Fourth Observation: One of the things that exasperates me most is the way many in Arabic-speaking societies designate men of religion as ulamas (learned). How can a narrow-minded, ignorant sheikh be described as learned? A man who cannot read-let alone understand- one page of a book by Aristotle, Spinoza, Kant, Hegel, Auguste Compte, Kierkegaard, Whitehead, Bertrand Russel, Martin Heidegger, Sartre or John Dewey? How can we use the word ulama to describe someone who doesn’t know whether John Stewart Mill, Ricardo, Malthus, Freud and Durkheim are leading thinkers or automobile brands?
Fifth Observation: In 1914, Taha Hussein, one of the leading lights of enlightenment and reason in all the Arabic-speaking societies, boarded a ship in Alexandria bound for Marseille.

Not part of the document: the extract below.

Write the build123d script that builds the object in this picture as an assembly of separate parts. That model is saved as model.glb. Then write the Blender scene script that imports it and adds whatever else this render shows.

In his own words, once the ship set sail, “I removed the turban from my head … and from my heart.” This succinct sentence conveys a powerful message that is self-explanatory.
Sixth Observation: I believe that prosecuting all of Hosni, Suzanne and Gamal Mubarak’s men who dominated Egypt’s political, economic, media and cultural landscape under the ancient regime is the ‘purgatory’ [to use Dante’s term] that will guarantee for the Egyptian people that the black cloud of corruption and despotism under which they have been living for three long decades has finally lifted.

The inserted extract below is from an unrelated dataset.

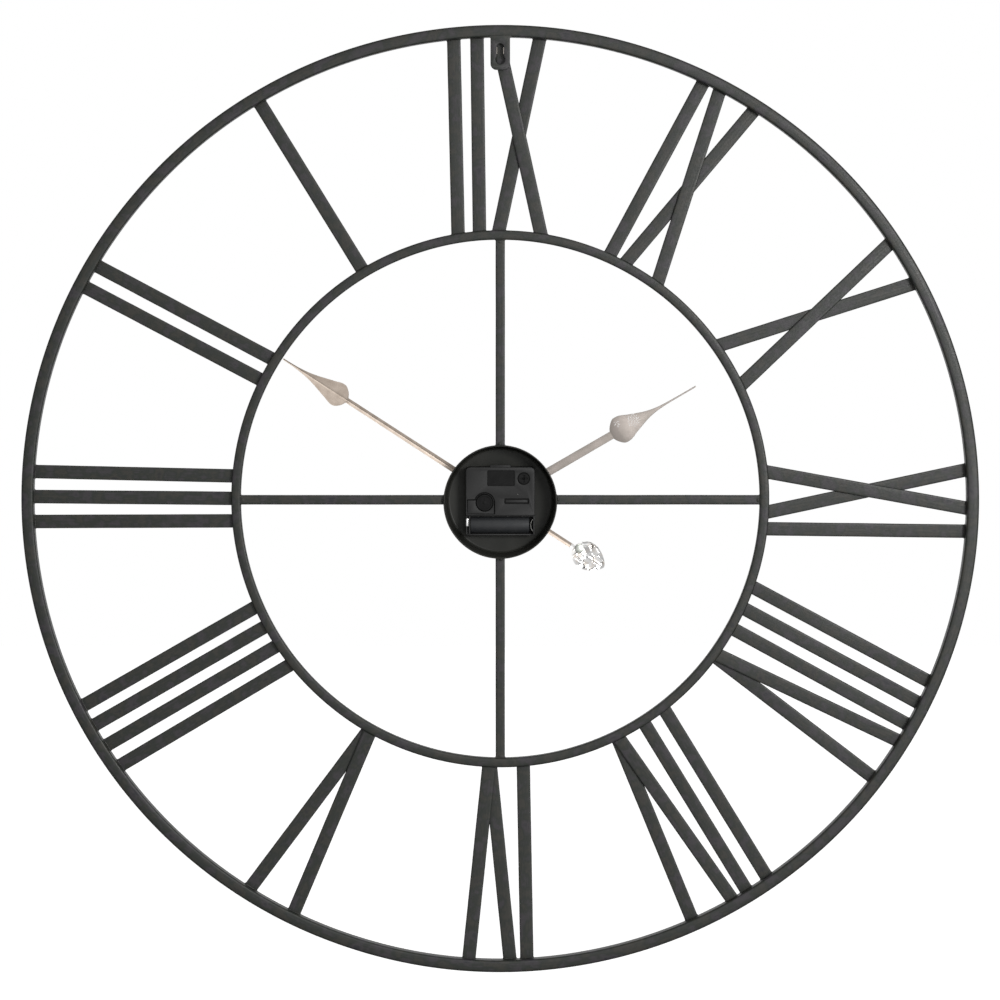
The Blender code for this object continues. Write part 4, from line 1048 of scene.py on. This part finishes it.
def build_nuts():
    """Knurled cap nut on the arbor, and the hexagon nut that clamps the movement."""
    radius = reach_of("hand_nut")[1]
    low, high = depth_of("hand_nut")
    rim = fluted((0, 0), radius - 0.1 * MM, 0.1 * MM, 20)
    collar = plate([rim, circle((0, 0), 1.95 * MM)], low, low + 1.3 * MM, 0.15 * MM)
    dome = [(0, high), (1.2 * MM, high - 0.05 * MM),
            (2.2 * MM, high - 0.35 * MM), (2.8 * MM, high - 0.9 * MM)]
    dome += [(2.8 * MM, low + 1 * MM), (0, low + 1 * MM)]
    meshes = [collar, turned(dome, 40, solid=True)]
    piece("hand_nut_knurled", meshes, NICKEL, "minute_hand", ["hand_nut"])

    low, high = depth_of("hex_nut")
    bore, corners = reach_of("hex_nut")
    hexagon = fillet(circle((0, 0), corners, 6), 0.5 * MM, 3)
    nut = plate([hexagon, circle((0, 0), bore)], low, high, 0.3 * MM, 3)
    piece("hex_nut_turned", [nut], BRASS, replaces=["hex_nut"])


# ---------------- CAD nodes that stay
KEPT = {
    "front_housing": PLASTIC,
    "negative_contact": DULL,
    "circuit_board": BOARD,
    "coil": COPPER,
    "stator": BRIGHT,
    "rotor": MAGNET,
    "fifth_wheel": NYLON,
    "second_wheel": NYLON,
    "third_wheel": NYLON,
    "centre_wheel": BRASS,
    "minute_arbor": BRIGHT,
    "minute_wheel": NYLON,
    "hour_wheel": NYLON,
    "time_set_knob": DARK_PLASTIC,
    "rubber_washer": RUBBER,
}


def dress_kept_nodes():
    """Procedural materials for the CAD nodes that are shown as they are."""
    for node, material in KEPT.items():
        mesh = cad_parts[node].data
        mesh.materials.clear()
        mesh.materials.append(material)


# ---------------- studio
def build_world():
    """White backdrop for the camera; for light, bright behind and before the clock, dark at its sides."""
    world = bpy.data.worlds.new("studio")
    bpy.context.scene.world = world
    world.use_nodes = True
    tree = world.node_tree
    tree.nodes.clear()
    where = add(tree, "TexCoord").outputs["Generated"]
    split = add(tree, "SeparateXYZ", Vector=where)
    facing = span(tree, split.outputs["Y"], (0.25, 0.6), (0.15, 1.0))
    facing = maths(tree, "MULTIPLY", facing, span(tree, split.outputs["X"], (-0.15, 0.3), (1.0, 0.5)))
    height = span(tree, split.outputs["Z"], (-0.6, -0.25), (0.4, 1.0))
    behind = span(tree, split.outputs["Y"], (-0.45, -0.1), (0.92, 0.0))
    strength = maths(tree, "MAXIMUM", maths(tree, "MULTIPLY", facing, height), behind)
    lighting = add(tree, "Background", Color=(1, 1, 1, 1), Strength=strength)
    backdrop = add(tree, "Background", Color=(1, 1, 1, 1), Strength=1.0)
    chooser = add(tree, "MixShader")
    output = add(tree, "OutputWorld")
    tree.links.new(add(tree, "LightPath").outputs["Is Camera Ray"], chooser.inputs[0])
    tree.links.new(lighting.outputs[0], chooser.inputs[1])
    tree.links.new(backdrop.outputs[0], chooser.inputs[2])
    tree.links.new(chooser.outputs[0], output.inputs["Surface"])


def softbox(name, place, target, size, power):
    """Round soft light aimed at a target; size in metres, power in watts."""
    light = bpy.data.lights.new(name, "AREA")
    light.shape = "DISK"
    light.size = size
    light.energy = power
    lamp = bpy.data.objects.new(name, light)
    bpy.context.scene.collection.objects.link(lamp)
    lamp.location = place
    lamp.rotation_euler = (Vector(target) - Vector(place)).to_track_quat("-Z", "Y").to_euler()


def build_floor():
    """Plain pale floor, well below the hanging clock."""
    surface_height = -1.3
    half = 12
    corners = [(x, y, 0) for x, y in rectangle((-half, half), (-half, half))]
    mesh = bpy.data.meshes.new("floor")
    mesh.from_pydata(corners, [], [(0, 1, 2, 3)])
    material = bpy.data.materials.new("floor_white")
    material.use_nodes = True
    shader = material.node_tree.nodes["Principled BSDF"]
    shader.inputs["Base Color"].default_value = (0.92, 0.92, 0.92, 1)
    shader.inputs["Roughness"].default_value = 0.9
    shader.inputs["Emission Color"].default_value = (1, 1, 1, 1)
    shader.inputs["Emission Strength"].default_value = 0.6
    mesh.materials.append(material)
    floor = bpy.data.objects.new("floor", mesh)
    floor.location = (0, 0, surface_height)
    floor.visible_glossy = False
    floor.visible_diffuse = False
    bpy.context.scene.collection.objects.link(floor)


def build_camera():
    """Behind the clock and a little above it, with a long lens."""
    camera_data = bpy.data.cameras.new("camera")
    camera_data.sensor_width = 36
    camera_data.lens = 136.5
    camera = bpy.data.objects.new("camera", camera_data)
    bpy.context.scene.collection.objects.link(camera)
    distance = 3.1
    raised = math.radians(3.4)
    target = Vector((0.0002, WALL, 0.0018))
    back = Vector((0, math.cos(raised), math.sin(raised)))
    camera.location = target + back * distance
    camera.rotation_euler = (-back).to_track_quat("-Z", "Y").to_euler()
    camera_data.clip_start = 0.1
    camera_data.clip_end = 100
    bpy.context.scene.camera = camera


# ---------------- build
build_rings()
build_numerals()
build_spokes()
build_hanger()
build_cup()
build_rear_cover()
build_knob()
build_cover_screw()
build_battery()
build_contacts()
build_hour_hand()
build_minute_hand()
build_counterweight()
build_nuts()
dress_kept_nodes()
build_world()
softbox("key", place=(-1.0, 2.2, 0.4), target=(0, 0, 0), size=0.6, power=24)
build_floor()
build_camera()
bpy.context.scene.view_settings.view_transform = "Standard"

Seventh Observation: In the course of my professional life I met with deposed president Hosni Mubarak quite a few times. Each time I felt a deep sense of shame: how could this ignoramus be the president of a country like Egypt, its name a thing of glory throughout the ages? To this day I cannot understand why Anwar Sadat picked such a shallow, ignorant and uncultured man to be his vice-president. What could have prompted such an ill-founded decision?
Eighth Observation: More than 10 years ago, a senior Egyptian official told me that the interior ministry had finally found an antidote against the poison of the Muslim Brotherhood. I listened with growing amazement as he proceeded to explain that it had been decided to encourage and strengthen the Salafis to hit at the Brotherhood. This is yet another example of the consequences of a ruling caste devoid of any sort of cultural vision. For there is no doubt that the Salafis represent a far greater threat to any contemporary society than the Brotherhood. This is just one of countless incidents that attest to the dangerously ignorant leadership that ruled Egypt, the most important country in Africa and the Middle East, for long decades.

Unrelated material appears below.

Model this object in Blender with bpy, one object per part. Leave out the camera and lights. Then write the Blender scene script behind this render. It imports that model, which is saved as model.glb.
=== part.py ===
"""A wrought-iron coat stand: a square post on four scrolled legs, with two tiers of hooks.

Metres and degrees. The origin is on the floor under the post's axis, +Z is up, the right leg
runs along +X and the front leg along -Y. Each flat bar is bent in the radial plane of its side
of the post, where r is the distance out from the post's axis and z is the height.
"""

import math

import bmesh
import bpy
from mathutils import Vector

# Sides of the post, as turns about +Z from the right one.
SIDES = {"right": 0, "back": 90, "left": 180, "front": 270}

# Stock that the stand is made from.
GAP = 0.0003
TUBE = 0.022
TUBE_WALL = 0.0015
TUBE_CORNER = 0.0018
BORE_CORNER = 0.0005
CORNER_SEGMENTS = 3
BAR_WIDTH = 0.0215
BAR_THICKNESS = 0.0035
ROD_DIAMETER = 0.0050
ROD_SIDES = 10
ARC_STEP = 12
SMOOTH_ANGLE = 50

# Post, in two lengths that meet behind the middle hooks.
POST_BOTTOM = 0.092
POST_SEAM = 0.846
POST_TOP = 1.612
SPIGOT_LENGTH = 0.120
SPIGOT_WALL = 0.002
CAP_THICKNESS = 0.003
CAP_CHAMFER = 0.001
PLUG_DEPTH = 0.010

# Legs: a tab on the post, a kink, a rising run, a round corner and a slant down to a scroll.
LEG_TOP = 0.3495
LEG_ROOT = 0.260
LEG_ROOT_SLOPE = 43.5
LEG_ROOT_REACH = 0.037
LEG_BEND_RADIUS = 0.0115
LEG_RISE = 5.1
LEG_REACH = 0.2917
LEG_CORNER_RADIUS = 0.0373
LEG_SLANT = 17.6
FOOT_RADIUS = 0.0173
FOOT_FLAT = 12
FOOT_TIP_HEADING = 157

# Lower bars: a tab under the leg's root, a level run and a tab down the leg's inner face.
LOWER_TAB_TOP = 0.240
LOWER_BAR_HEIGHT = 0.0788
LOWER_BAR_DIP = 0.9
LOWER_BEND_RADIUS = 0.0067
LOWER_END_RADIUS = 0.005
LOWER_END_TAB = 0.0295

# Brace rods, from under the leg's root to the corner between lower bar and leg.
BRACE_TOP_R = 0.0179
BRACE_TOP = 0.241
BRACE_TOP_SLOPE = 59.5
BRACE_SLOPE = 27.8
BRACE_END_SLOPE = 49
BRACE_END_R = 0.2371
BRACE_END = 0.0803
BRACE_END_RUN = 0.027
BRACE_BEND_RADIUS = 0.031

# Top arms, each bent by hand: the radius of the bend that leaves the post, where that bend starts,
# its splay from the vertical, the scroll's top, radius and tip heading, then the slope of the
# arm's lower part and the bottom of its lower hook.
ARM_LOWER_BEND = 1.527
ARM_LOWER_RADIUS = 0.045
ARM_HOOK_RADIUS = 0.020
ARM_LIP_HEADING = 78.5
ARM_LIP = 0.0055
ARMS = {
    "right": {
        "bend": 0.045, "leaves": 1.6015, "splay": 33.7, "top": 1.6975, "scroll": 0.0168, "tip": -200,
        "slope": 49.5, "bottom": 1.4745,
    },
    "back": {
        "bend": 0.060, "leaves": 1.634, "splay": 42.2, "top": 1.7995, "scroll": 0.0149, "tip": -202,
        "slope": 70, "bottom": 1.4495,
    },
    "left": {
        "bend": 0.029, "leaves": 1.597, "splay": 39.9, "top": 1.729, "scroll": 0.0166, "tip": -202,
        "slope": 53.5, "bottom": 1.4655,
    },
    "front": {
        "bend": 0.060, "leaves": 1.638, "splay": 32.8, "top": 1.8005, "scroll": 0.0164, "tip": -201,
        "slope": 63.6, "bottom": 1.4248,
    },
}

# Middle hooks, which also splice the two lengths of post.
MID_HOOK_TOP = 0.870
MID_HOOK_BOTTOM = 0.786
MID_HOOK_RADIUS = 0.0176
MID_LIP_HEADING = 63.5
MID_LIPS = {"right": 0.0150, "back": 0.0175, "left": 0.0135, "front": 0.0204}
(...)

Ninth Observation: A few days ago I was walking in Turin when I found myself before the palace of King Victor Emmanuel which stands a few steps away from the Egyptian Museum, home to the largest collection of ancient Egyptian antiquities outside Egypt. As I stood there, I was reminded of the truism that truth is often stranger than fiction. Mohamed Ali, the founder of modern Egypt, sent his grandson Ismail [the son of Ibrahim] who was to rule Egypt from 1863 to 1879, to study in Italy. The young man fell in love with Italy and all things Italian. When he decided to build the Cairo Opera, the first opera in the Middle East, he stipulated that it be an exact replica of the opera house in Turin. When he organized festivities to celebrate the opening of the Suez Canal he commissioned a new opera for the occasion (Giuseppe Verdi’s ‘Aida’). When Britain and France forced him to abdicate in 1879, he went to Turin and placed his youngest son, Ahmed Fouad, (born in 1868, he was to become ruler of Egypt from 1917 until his death in 1936) in the care of King Victor Emmanuel II. Ahmed Fouad was effectively raised in Turin; he attended school in the city and, after graduating from the Military Academy, became an officer in Victor Emmanuel’s royal guards. When he became Sultan of Egypt on October 9th, 1917, he appointed so many Italians to his household that Italian became the first language of the palace! It was in this atmosphere that Farouk was born and raised so that, not surprisingly, Italian was the language closest to his heart. In a referendum held in May 1946, the Italian people voted to abolish the monarchy forcing the last king of Italy, Victor Emmanuel III, to abdicate. He chose to spend his last years in Alexandria, where he died and is now buried. When Farouk abdicated and left Egypt on July 26th, 1952, he chose to spend his exile in Italy where he died (probably by poison) on April 18th, 1965. All this flashed through my mind as I strolled towards the Egyptian museum in Turin, hometown of the House of Savoy.
Tenth Observation: I did not really begin mixing in Egyptian society until 1996. Before then most of my relationships and contacts were with non-Egyptians of all nationalities: European, American, African, Asian, Australian. During those years, I found myself before two options, neither of which was particularly appealing. It was a case of being caught between the devil and the deep blue sea, to be precise, between two circles of people: I shared with the members of one circle cultural, artistic and intellectual interests, while with the other I shared social links. A circle of intellectuals and a circle of class! The members of the first circle were intelligent and highly knowledgeable – but filled with bitterness. The members of the other circle were silly and frivolous – as insipid as a meal of watermelons, to quote Nizar Qabbani.
And so life continues to prove over and over that it is a comedy of errors or, as Twefik El Hakim put it in the title of the last book he wrote “The world is a farce.”